— BEGIN —

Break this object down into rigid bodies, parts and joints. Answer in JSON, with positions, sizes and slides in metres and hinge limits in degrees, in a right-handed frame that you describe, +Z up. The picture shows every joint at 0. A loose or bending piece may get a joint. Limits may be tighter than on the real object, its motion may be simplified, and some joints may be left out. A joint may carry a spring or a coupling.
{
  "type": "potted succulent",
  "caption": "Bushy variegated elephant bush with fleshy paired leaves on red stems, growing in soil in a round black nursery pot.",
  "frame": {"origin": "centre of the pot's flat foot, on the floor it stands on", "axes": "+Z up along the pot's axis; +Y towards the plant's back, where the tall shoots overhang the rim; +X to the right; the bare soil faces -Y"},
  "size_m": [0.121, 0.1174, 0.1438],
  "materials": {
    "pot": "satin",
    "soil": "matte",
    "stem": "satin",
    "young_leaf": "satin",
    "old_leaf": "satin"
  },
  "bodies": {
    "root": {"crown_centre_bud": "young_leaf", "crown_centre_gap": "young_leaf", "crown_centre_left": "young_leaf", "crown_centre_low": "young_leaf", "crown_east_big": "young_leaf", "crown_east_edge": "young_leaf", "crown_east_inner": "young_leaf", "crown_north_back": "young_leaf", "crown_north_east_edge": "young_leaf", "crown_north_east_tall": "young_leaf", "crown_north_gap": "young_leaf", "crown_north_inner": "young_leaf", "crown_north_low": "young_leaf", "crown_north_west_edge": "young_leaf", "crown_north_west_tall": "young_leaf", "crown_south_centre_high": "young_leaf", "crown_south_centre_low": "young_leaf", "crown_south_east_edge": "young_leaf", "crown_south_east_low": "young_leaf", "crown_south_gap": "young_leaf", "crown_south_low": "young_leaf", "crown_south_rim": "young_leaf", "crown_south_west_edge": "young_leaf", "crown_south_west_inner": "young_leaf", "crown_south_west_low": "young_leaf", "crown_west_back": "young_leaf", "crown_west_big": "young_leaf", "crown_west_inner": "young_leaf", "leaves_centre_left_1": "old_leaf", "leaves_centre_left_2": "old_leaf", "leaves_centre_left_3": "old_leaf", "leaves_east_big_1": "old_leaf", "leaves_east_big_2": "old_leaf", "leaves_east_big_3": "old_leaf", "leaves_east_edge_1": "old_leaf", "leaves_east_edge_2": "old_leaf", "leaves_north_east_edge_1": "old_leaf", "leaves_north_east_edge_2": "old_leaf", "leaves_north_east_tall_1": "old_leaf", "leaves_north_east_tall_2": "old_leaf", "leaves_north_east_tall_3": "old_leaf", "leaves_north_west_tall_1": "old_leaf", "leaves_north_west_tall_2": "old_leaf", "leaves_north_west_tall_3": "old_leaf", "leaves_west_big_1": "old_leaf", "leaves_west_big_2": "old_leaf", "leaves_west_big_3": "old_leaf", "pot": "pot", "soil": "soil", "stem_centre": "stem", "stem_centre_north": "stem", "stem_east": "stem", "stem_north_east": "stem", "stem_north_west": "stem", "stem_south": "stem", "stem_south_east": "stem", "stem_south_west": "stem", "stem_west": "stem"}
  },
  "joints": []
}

— END —

(WORK TO BE COMPLETED)
Write out the material exactly as given.

(EXERCISE RESPONSE)
Break this object down into rigid bodies, parts and joints. Answer in JSON, with positions, sizes and slides in metres and hinge limits in degrees, in a right-handed frame that you describe, +Z up. The picture shows every joint at 0. A loose or bending piece may get a joint. Limits may be tighter than on the real object, its motion may be simplified, and some joints may be left out. A joint may carry a spring or a coupling.
{
  "type": "potted succulent",
  "caption": "Bushy variegated elephant bush with fleshy paired leaves on red stems, growing in soil in a round black nursery pot.",
  "frame": {"origin": "centre of the pot's flat foot, on the floor it stands on", "axes": "+Z up along the pot's axis; +Y towards the plant's back, where the tall shoots overhang the rim; +X to the right; the bare soil faces -Y"},
  "size_m": [0.121, 0.1174, 0.1438],
  "materials": {
    "pot": "satin",
    "soil": "matte",
    "stem": "satin",
    "young_leaf": "satin",
    "old_leaf": "satin"
  },
  "bodies": {
    "root": {"crown_centre_bud": "young_leaf", "crown_centre_gap": "young_leaf", "crown_centre_left": "young_leaf", "crown_centre_low": "young_leaf", "crown_east_big": "young_leaf", "crown_east_edge": "young_leaf", "crown_east_inner": "young_leaf", "crown_north_back": "young_leaf", "crown_north_east_edge": "young_leaf", "crown_north_east_tall": "young_leaf", "crown_north_gap": "young_leaf", "crown_north_inner": "young_leaf", "crown_north_low": "young_leaf", "crown_north_west_edge": "young_leaf", "crown_north_west_tall": "young_leaf", "crown_south_centre_high": "young_leaf", "crown_south_centre_low": "young_leaf", "crown_south_east_edge": "young_leaf", "crown_south_east_low": "young_leaf", "crown_south_gap": "young_leaf", "crown_south_low": "young_leaf", "crown_south_rim": "young_leaf", "crown_south_west_edge": "young_leaf", "crown_south_west_inner": "young_leaf", "crown_south_west_low": "young_leaf", "crown_west_back": "young_leaf", "crown_west_big": "young_leaf", "crown_west_inner": "young_leaf", "leaves_centre_left_1": "old_leaf", "leaves_centre_left_2": "old_leaf", "leaves_centre_left_3": "old_leaf", "leaves_east_big_1": "old_leaf", "leaves_east_big_2": "old_leaf", "leaves_east_big_3": "old_leaf", "leaves_east_edge_1": "old_leaf", "leaves_east_edge_2": "old_leaf", "leaves_north_east_edge_1": "old_leaf", "leaves_north_east_edge_2": "old_leaf", "leaves_north_east_tall_1": "old_leaf", "leaves_north_east_tall_2": "old_leaf", "leaves_north_east_tall_3": "old_leaf", "leaves_north_west_tall_1": "old_leaf", "leaves_north_west_tall_2": "old_leaf", "leaves_north_west_tall_3": "old_leaf", "leaves_west_big_1": "old_leaf", "leaves_west_big_2": "old_leaf", "leaves_west_big_3": "old_leaf", "pot": "pot", "soil": "soil", "stem_centre": "stem", "stem_centre_north": "stem", "stem_east": "stem", "stem_north_east": "stem", "stem_north_west": "stem", "stem_south": "stem", "stem_south_east": "stem", "stem_south_west": "stem", "stem_west": "stem"}
  },
  "joints": []
}